Within the material below, transcribe exactly the lines from the one holding "obj.matrix_world = world" through the one holding "frame = import_model()", keeping both ends and skipping the rest.

++++++

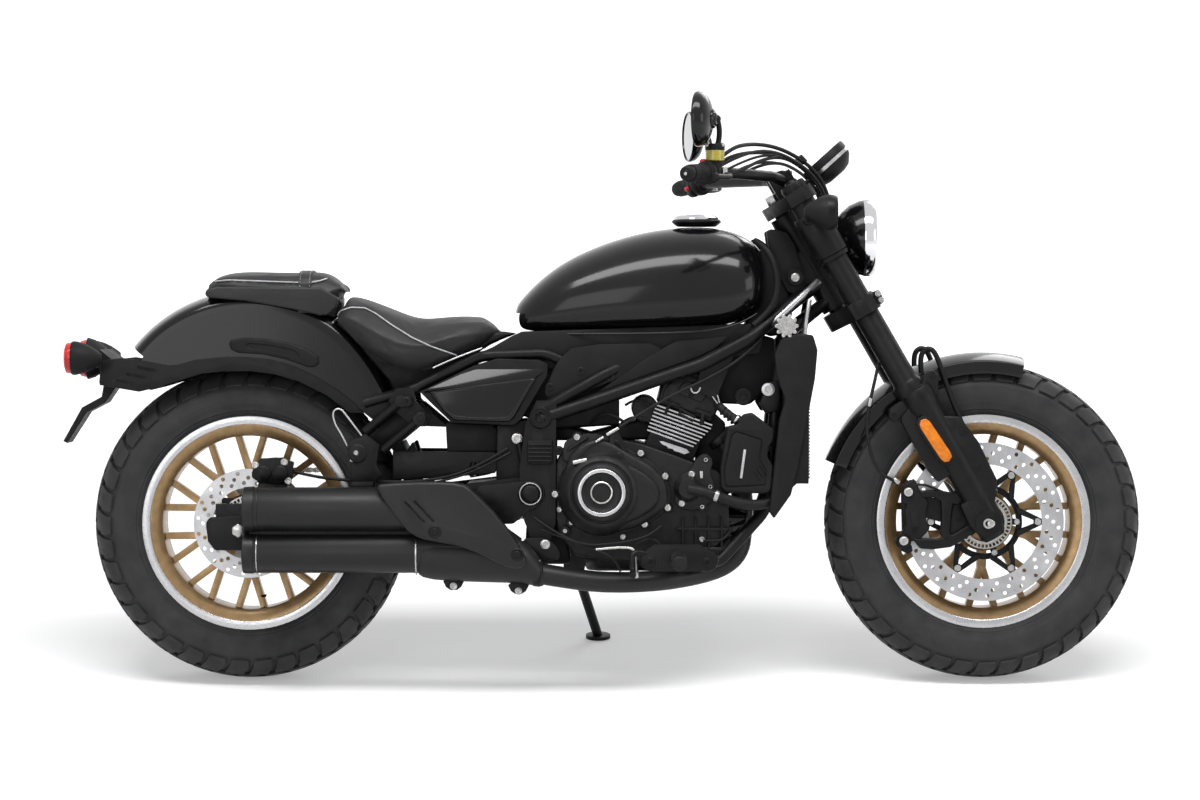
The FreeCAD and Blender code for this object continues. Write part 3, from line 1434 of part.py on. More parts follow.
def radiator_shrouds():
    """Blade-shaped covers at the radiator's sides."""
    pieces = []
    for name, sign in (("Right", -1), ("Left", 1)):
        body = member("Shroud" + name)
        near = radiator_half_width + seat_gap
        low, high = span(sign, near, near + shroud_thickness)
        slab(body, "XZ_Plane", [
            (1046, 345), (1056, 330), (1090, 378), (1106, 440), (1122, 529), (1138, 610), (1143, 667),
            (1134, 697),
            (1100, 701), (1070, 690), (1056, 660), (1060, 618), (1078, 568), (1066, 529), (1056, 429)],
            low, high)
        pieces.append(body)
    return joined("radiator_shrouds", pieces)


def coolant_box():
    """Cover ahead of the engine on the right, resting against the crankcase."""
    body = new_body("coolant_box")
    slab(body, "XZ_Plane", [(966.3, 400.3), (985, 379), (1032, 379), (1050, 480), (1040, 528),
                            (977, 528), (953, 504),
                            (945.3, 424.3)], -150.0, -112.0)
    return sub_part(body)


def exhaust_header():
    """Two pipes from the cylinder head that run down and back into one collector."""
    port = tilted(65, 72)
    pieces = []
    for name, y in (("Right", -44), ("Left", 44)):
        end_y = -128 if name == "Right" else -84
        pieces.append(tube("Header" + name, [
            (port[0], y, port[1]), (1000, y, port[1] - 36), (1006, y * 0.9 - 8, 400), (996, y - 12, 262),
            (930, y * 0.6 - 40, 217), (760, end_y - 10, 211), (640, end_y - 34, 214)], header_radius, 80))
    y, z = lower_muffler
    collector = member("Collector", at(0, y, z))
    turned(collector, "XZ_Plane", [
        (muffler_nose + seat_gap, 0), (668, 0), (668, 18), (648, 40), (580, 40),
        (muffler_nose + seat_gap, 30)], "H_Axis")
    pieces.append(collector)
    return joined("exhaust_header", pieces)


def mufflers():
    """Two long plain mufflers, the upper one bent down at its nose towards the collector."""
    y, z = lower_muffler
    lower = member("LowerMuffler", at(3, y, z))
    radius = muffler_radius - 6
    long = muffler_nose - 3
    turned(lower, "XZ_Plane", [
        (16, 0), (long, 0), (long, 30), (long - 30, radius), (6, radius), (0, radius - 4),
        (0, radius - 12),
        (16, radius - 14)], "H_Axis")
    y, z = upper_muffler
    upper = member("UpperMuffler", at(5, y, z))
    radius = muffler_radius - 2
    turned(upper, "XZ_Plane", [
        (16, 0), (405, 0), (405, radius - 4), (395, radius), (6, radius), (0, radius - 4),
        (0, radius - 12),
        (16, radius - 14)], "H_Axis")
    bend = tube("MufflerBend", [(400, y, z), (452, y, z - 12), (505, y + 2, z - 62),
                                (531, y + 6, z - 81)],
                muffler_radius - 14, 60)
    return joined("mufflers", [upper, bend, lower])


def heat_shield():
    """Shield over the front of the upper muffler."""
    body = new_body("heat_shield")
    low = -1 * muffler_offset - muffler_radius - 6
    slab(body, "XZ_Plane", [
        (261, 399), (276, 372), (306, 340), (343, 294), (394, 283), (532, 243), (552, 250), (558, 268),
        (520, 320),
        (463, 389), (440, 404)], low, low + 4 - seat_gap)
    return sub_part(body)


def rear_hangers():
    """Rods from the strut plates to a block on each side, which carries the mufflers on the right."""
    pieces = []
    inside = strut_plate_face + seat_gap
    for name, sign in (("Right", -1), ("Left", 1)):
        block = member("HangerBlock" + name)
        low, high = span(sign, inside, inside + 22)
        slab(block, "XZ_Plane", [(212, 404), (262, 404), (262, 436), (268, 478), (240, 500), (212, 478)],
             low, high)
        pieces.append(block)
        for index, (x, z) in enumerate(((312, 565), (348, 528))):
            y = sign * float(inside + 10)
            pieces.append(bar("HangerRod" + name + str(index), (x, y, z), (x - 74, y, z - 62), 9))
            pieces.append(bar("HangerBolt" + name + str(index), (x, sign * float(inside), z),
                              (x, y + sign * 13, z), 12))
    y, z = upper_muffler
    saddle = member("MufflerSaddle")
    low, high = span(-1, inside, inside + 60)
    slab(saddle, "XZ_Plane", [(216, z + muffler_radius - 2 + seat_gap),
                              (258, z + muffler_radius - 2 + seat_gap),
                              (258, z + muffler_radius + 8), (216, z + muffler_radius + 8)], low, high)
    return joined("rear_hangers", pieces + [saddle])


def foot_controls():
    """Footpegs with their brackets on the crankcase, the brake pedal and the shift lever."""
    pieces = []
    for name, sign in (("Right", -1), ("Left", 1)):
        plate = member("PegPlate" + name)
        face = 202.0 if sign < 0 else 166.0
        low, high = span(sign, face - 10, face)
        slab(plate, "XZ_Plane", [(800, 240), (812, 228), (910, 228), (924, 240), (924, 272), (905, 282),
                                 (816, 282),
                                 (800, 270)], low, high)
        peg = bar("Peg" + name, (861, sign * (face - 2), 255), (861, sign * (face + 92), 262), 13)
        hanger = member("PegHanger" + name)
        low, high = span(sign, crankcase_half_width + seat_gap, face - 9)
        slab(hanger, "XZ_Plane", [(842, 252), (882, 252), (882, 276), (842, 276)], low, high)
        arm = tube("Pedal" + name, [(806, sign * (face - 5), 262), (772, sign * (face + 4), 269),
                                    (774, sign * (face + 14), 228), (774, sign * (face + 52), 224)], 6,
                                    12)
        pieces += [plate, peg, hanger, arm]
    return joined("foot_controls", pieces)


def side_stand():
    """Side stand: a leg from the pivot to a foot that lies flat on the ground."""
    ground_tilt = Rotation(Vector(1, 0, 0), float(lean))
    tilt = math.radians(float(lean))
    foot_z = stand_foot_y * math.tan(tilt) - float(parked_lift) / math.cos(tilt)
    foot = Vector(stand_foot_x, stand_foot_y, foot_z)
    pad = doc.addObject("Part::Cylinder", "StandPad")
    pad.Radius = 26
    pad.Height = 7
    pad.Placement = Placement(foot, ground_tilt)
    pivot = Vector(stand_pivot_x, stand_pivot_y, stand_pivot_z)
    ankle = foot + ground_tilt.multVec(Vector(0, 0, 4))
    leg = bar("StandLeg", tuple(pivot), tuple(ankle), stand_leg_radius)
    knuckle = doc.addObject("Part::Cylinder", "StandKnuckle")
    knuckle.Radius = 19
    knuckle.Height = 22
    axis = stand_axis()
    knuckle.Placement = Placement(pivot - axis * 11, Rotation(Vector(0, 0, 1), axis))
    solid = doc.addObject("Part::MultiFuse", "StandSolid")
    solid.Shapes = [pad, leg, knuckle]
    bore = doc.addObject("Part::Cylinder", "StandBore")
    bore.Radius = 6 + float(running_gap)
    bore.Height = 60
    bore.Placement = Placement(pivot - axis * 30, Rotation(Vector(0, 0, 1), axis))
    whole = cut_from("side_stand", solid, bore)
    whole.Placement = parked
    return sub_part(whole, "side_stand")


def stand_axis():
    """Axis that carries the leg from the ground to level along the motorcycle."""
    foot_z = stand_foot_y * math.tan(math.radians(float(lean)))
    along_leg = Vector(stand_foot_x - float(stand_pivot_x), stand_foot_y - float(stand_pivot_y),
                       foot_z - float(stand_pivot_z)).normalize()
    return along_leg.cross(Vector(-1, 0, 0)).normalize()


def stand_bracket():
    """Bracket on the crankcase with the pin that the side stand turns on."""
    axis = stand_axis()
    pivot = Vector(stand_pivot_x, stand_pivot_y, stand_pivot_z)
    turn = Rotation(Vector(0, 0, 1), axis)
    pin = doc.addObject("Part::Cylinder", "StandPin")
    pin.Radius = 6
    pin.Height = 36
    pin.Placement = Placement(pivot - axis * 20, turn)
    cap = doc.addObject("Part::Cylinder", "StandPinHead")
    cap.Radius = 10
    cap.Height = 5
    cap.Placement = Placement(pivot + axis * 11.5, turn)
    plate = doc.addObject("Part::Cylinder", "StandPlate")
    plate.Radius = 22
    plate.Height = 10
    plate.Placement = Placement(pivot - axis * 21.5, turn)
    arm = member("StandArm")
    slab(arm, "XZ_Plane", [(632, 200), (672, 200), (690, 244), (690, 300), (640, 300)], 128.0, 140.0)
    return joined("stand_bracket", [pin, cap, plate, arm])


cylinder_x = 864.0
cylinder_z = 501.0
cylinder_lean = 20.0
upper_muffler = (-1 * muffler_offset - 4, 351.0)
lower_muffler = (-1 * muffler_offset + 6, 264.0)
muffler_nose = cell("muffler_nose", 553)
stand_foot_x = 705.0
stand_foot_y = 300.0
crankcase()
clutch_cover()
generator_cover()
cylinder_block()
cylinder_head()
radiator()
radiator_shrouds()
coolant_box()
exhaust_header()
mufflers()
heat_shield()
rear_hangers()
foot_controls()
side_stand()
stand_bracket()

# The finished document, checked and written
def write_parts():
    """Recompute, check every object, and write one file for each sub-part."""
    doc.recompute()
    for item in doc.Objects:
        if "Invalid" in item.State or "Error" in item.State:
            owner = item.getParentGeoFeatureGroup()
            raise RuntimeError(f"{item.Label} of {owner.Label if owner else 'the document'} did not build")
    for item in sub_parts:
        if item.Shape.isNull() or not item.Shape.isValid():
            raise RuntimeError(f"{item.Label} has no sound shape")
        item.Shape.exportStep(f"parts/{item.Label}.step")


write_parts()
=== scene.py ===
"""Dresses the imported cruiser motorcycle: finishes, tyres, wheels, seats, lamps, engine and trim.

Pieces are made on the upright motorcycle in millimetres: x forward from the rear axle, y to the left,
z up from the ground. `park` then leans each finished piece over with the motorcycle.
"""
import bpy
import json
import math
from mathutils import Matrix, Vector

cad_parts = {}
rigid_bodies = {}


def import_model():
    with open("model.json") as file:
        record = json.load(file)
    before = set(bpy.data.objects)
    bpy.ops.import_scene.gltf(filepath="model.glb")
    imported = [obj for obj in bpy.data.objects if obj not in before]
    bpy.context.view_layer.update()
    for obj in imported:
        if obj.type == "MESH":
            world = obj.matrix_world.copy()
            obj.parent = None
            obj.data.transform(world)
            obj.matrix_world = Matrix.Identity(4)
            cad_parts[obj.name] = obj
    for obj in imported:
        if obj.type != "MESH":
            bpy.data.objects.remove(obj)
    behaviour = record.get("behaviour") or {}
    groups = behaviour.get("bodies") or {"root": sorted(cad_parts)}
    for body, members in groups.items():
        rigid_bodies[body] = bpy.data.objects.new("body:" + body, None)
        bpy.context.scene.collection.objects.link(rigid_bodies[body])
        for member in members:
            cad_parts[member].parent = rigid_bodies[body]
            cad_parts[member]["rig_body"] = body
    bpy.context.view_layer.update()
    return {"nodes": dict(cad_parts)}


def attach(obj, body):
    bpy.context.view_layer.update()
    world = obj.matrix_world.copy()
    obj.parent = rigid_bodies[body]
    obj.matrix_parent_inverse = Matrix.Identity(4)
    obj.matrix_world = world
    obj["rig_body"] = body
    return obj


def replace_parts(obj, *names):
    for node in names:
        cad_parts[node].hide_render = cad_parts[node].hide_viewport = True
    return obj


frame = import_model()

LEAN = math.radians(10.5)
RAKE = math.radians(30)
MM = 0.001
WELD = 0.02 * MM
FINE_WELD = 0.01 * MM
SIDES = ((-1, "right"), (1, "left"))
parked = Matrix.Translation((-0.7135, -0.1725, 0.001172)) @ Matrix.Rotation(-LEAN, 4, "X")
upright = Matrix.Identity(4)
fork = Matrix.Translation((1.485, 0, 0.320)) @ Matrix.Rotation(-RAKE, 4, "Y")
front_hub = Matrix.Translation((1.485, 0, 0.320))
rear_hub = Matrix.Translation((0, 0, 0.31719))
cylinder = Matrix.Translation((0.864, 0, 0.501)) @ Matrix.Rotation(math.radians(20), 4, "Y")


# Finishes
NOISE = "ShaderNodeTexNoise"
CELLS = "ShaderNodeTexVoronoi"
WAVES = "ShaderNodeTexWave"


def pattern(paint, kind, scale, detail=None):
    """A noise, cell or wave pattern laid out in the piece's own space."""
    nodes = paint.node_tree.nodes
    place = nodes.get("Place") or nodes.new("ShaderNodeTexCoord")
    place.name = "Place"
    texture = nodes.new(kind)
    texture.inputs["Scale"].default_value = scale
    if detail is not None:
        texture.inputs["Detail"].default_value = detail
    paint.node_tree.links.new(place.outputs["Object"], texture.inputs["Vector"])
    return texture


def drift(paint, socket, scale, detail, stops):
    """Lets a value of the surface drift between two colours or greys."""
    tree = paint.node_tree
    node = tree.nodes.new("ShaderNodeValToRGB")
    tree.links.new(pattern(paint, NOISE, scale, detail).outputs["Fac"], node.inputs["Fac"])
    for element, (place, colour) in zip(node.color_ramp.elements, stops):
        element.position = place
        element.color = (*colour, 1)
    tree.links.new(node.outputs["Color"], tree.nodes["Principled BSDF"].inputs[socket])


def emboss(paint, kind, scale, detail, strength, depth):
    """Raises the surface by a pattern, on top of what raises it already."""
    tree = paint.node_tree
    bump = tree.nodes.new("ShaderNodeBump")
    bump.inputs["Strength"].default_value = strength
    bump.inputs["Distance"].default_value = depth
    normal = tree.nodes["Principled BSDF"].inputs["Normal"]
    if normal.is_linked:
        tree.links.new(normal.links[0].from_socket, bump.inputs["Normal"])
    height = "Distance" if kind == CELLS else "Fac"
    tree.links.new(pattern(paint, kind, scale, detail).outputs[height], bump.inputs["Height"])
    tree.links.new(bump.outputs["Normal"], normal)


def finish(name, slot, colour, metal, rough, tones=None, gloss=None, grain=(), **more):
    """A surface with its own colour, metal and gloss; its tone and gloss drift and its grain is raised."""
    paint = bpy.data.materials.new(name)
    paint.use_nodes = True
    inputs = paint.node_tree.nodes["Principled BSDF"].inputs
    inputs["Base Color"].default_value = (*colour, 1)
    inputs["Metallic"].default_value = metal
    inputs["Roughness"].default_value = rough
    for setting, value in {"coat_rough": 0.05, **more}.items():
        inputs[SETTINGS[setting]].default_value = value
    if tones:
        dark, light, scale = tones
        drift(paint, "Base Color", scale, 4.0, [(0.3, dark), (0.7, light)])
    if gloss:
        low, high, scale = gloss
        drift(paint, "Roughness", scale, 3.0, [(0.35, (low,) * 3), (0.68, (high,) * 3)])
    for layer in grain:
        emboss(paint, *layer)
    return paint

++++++

ANSWER FOR THIS EXERCISE.
    obj.matrix_world = world
    obj["rig_body"] = body
    return obj


def replace_parts(obj, *names):
    for node in names:
        cad_parts[node].hide_render = cad_parts[node].hide_viewport = True
    return obj


frame = import_model()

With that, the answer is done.